To develop successful smart manufacturing strategies, corporate leaders need to understand both the potential benefits and challenges upfront. Otherwise they risk celebrating tactical wins at sites that can create costs and constraints that limit competitive advantage elsewhere.

Smart manufacturing ensures reliable output from smart factories 

Manufacturing leaders see a range of actual or expected benefits from smart manufacturing, including agility, flexibility and optimization. The common denominator is operational excellence. which delivers reliable supplies from smart factories.

Many supply chain professionals see benefits from smart manufacturing in delivering reliable supply from efficient operations.

It’s easy to measure operational excellence at specific sites through cost and quality improvements. Indeed, use cases that combine workflow, data management, and enabling technologies for real-time equipment or process monitoring offer strong return on investment (ROI). But such tactical gains at sites should line up with initiatives to align the new capabilities that make factories smarter with delivering end-to-end supply chain advantage.  

Too much site-centricity can inadvertently create excess constraints and complexity elsewhere and undermine sustainable performance improvement across the business. Pushing the benefits of smart manufacturing beyond the factory walls enables the supply chain to focus on its primary mission — the effective fulfillment of demand. 

This underscores the importance of knowing which smart manufacturing benefits are desirable and realistically attainable at each phase of your strategy. It also forces organizations to know their obstacles, too.   

Change management is holding back smart manufacturing 

Technology or solution immaturity is much less of a challenge than many might expect. Our study shows it’s not technology or poorly educated leadership that’s constraining smart manufacturing. “It’s a matter of rightsizing your tactics and being able to change the wheels on a moving bus,” says Jacobson. “Our survey respondents cited cybersecurity, access to skills and competition for resources as “substantial challenges” to deployment.” 

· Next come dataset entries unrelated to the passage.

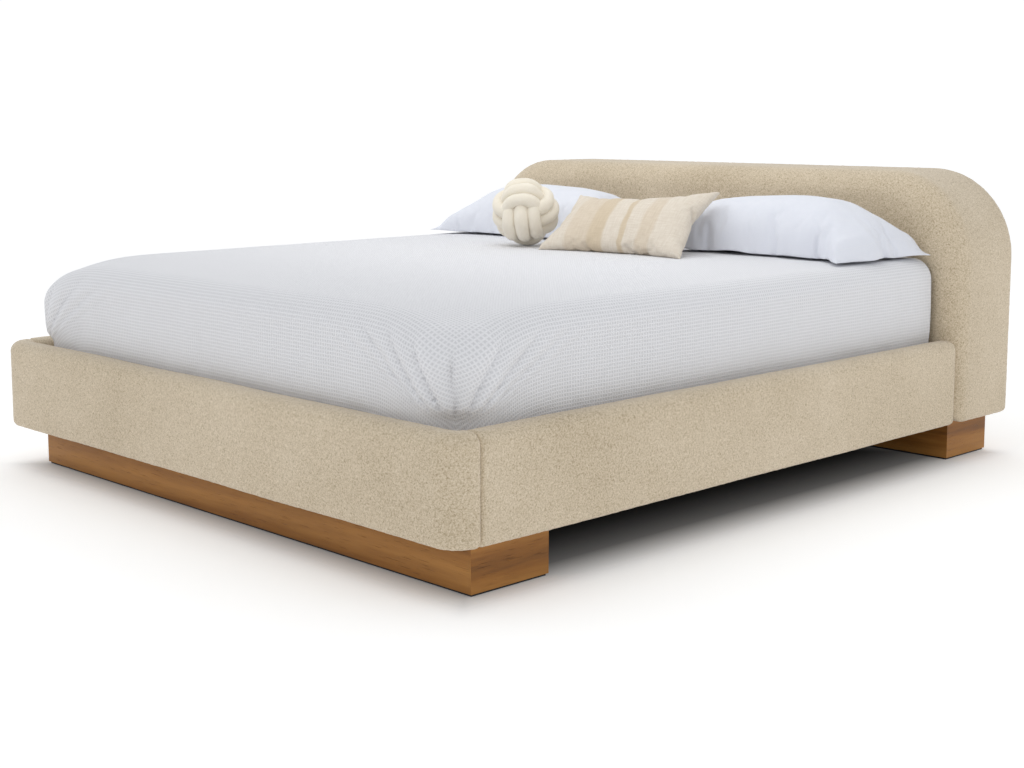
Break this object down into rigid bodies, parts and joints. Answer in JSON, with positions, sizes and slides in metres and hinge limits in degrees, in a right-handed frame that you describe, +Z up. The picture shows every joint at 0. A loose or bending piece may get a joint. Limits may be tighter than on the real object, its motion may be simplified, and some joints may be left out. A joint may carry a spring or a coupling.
{
  "type": "upholstered bed",
  "caption": "King-size platform bed with boucle rails and a round-shouldered headboard on timber plinths, dressed with mattress, blanket, pillows and cushions.",
  "frame": {"origin": "on the floor under the middle of the bed's outer box", "axes": "+Z up, +Y from the foot towards the headboard, +X to the right of a viewer at the foot who faces the headboard"},
  "size_m": [2.128, 2.464, 0.928],
  "materials": {
    "boucle": "matte",
    "oak": "satin",
    "frame_timber": "matte",
    "plywood": "matte",
    "slat_wood": "matte",
    "foam": "matte",
    "glide_plastic": "matte",
    "black_steel": "matte",
    "zinc_steel": "satin",
    "webbing": "matte",
    "mattress_ticking": "matte",
    "blanket_cotton": "matte",
    "pillow_cotton": "matte",
    "lumbar_linen": "matte",
    "knot_knit": "matte"
  },
  "bodies": {
    "bed_frame": {"foot_rail_core": "frame_timber", "foot_rail_foam": "foam", "foot_rail_cover": "boucle", "side_rail_core_left": "frame_timber", "side_rail_foam_left": "foam", "side_rail_cover_left": "boucle", "side_rail_core_right": "frame_timber", "side_rail_foam_right": "foam", "side_rail_cover_right": "boucle", "headboard_panel": "plywood", "headboard_hoop": "plywood", "headboard_bottom_rail": "frame_timber", "headboard_stile_left": "frame_timber", "headboard_stile_right": "frame_timber", "headboard_foam": "foam", "headboard_cover": "boucle", "headboard_back_cloth": "boucle", "foot_plinth_front": "oak", "foot_plinth_right": "oak", "foot_plinth_back": "oak", "foot_plinth_left": "oak", "foot_glides": "glide_plastic", "head_plinth_front": "oak", "head_plinth_right": "oak", "head_plinth_back": "oak", "head_plinth_left": "oak", "head_glides": "glide_plastic", "foot_plinth_top": "plywood", "foot_bearer": "frame_timber", "centre_beam": "frame_timber", "beam_hangers": "zinc_steel", "centre_leg_1": "black_steel", "centre_leg_2": "black_steel", "centre_leg_3": "black_steel", "slat_ledge_left": "frame_timber", "slat_strap_left": "webbing", "slat_ledge_right": "frame_timber", "slat_strap_right": "webbing", "slat_01": "slat_wood", "slat_02": "slat_wood", "slat_03": "slat_wood", "slat_04": "slat_wood", "slat_05": "slat_wood", "slat_06": "slat_wood", "slat_07": "slat_wood", "slat_08": "slat_wood", "slat_09": "slat_wood", "slat_10": "slat_wood", "slat_11": "slat_wood", "corner_brackets": "zinc_steel", "frame_bolts": "zinc_steel"},
    "leveller_1": {"leveller_1": "glide_plastic"},
    "leveller_2": {"leveller_2": "glide_plastic"},
    "leveller_3": {"leveller_3": "glide_plastic"},
    "mattress": {"mattress": "mattress_ticking", "blanket": "blanket_cotton"},
    "pillow_left": {"pillow_left": "pillow_cotton"},
    "pillow_right": {"pillow_right": "pillow_cotton"},
    "lumbar": {"lumbar_cushion": "lumbar_linen"},
    "knot": {"knot_cushion": "knot_knit"}
  },
  "joints": [
    {"name": "mattress_lift", "type": "slide", "parent": "bed_frame", "child": "mattress", "axis": [0, 0, 1], "range_m": [0, 0.65]},
    {"name": "pillow_left_lift", "type": "slide", "parent": "mattress", "child": "pillow_left", "axis": [0, 0, 1], "range_m": [0, 0.3]},
    {"name": "pillow_right_lift", "type": "slide", "parent": "mattress", "child": "pillow_right", "axis": [0, 0, 1], "range_m": [0, 0.3]},
    {"name": "lumbar_lift", "type": "slide", "parent": "pillow_right", "child": "lumbar", "axis": [0, 0, 1], "range_m": [0, 0.3]},
    {"name": "knot_lift", "type": "slide", "parent": "mattress", "child": "knot", "axis": [0, 0, 1], "range_m": [0, 0.3]},
    {"name": "leveller_1_travel", "type": "slide", "parent": "bed_frame", "child": "leveller_1", "axis": [0, 0, 1], "range_m": [0, 0.012]},
    {"name": "leveller_2_travel", "type": "slide", "parent": "bed_frame", "child": "leveller_2", "axis": [0, 0, 1], "range_m": [0, 0.012]},
    {"name": "leveller_3_travel", "type": "slide", "parent": "bed_frame", "child": "leveller_3", "axis": [0, 0, 1], "range_m": [0, 0.012]}
  ]
}
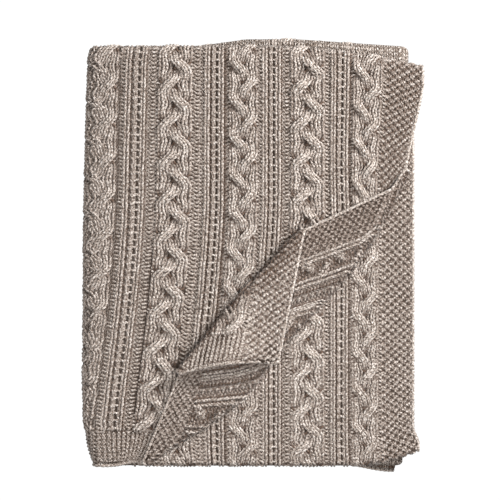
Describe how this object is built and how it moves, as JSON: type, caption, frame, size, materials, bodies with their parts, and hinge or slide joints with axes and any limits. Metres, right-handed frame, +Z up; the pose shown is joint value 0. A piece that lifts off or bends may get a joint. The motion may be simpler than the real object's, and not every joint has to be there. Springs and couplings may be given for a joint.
{
  "type": "folded knit blanket",
  "caption": "Chunky cable-knit throw in heathered taupe, folded flat into a stack with one corner turned back in a diagonal pleat",
  "frame": {"origin": "on the flat underside, at the centre of the folded stack's plan", "axes": "+Z up out of the stack, +Y along its longer side to the end with the top layer's fold, +X to the side with the cloth's open edges"},
  "size_m": [0.4337, 0.5483, 0.0738],
  "materials": {
    "knit_wool": "soft matt heathered yarn"
  },
  "bodies": {
    "root": {"blanket": "knit_wool"}
  },
  "joints": []
}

Organizational complexity, integration and process reengineering are the most prevalent obstacles to executing smart manufacturing initiatives. These challenges together reflect the largest change management obstacles.

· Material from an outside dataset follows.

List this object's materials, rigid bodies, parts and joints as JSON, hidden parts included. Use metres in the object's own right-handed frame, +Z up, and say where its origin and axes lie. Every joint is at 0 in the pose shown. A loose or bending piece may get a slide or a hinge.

Notably, “leadership commitment” isn’t considered to be an issue: 83% of manufacturing leaders agree that their organization’s leadership understands and accepts the need to invest in smart manufacturing. But, says Jacobson, “That isn’t any indicator that the majority of leaders understand the magnitude of the change in front of them in terms of both technology and talent.”

6 key actions for a smart manufacturing strategy

To move smart manufacturing strategies and roadmaps from aspirational to actionable, and to set realistic expectations for resources and funding, here are some key actions:

  1. People come first. Smart manufacturing should improve and enhance how people do their jobs. The shifts in organizational design will blend stakeholders across information technology (IT), operational technology (OT) engineering technology (ET) and supply chain. This convergence and alignment is a paradigm shift that emphasizes culture, decision making and governance ahead of technology in many instances
  2. Prepare to integrate continuous innovation with continuous improvement. Synchronizing initiatives is meant to enhance core operations of today’s processes with future innovation and process capabilities. This helps to manage change and avoid resource constraints.  
  3. Shift performance management from efficiency to speed. Improving operational excellence is the burning platform and not the destination/endpoint for smart manufacturing. Focusing on speed will improve order cycle times and service levels while identifying opportunities for digitalization and automation.   
  4. Expect to execute gradually. Pilots aren’t disruptive in and of themselves — it’s their deployments that are disruptive. Each factory has a different blend of equipment, systems, processes and workforce capabilities. Even when scoped in advance, it may be more challenging than expected to manage the challenges of reengineering processes and avoiding hidden integration costs.  
  5. Be realistic about your expectations at each stage. Knowing what benefits to emphasize and de-emphasize at different stages is critical. As demand for new technologies and improved ways of working increases, the limited benefits in some early stages can be the most beneficial later.    
  6. Create a roadmap. A dedicated smart manufacturing organization can identify the roadmap and tactics essential to maintain ongoing engagement and consistent execution from factories up through leadership, sequencing initiatives and managing the potential disruption. It also helps to ensure that budgets don’t underestimate the costs associated with activities such as process reengineering or integration.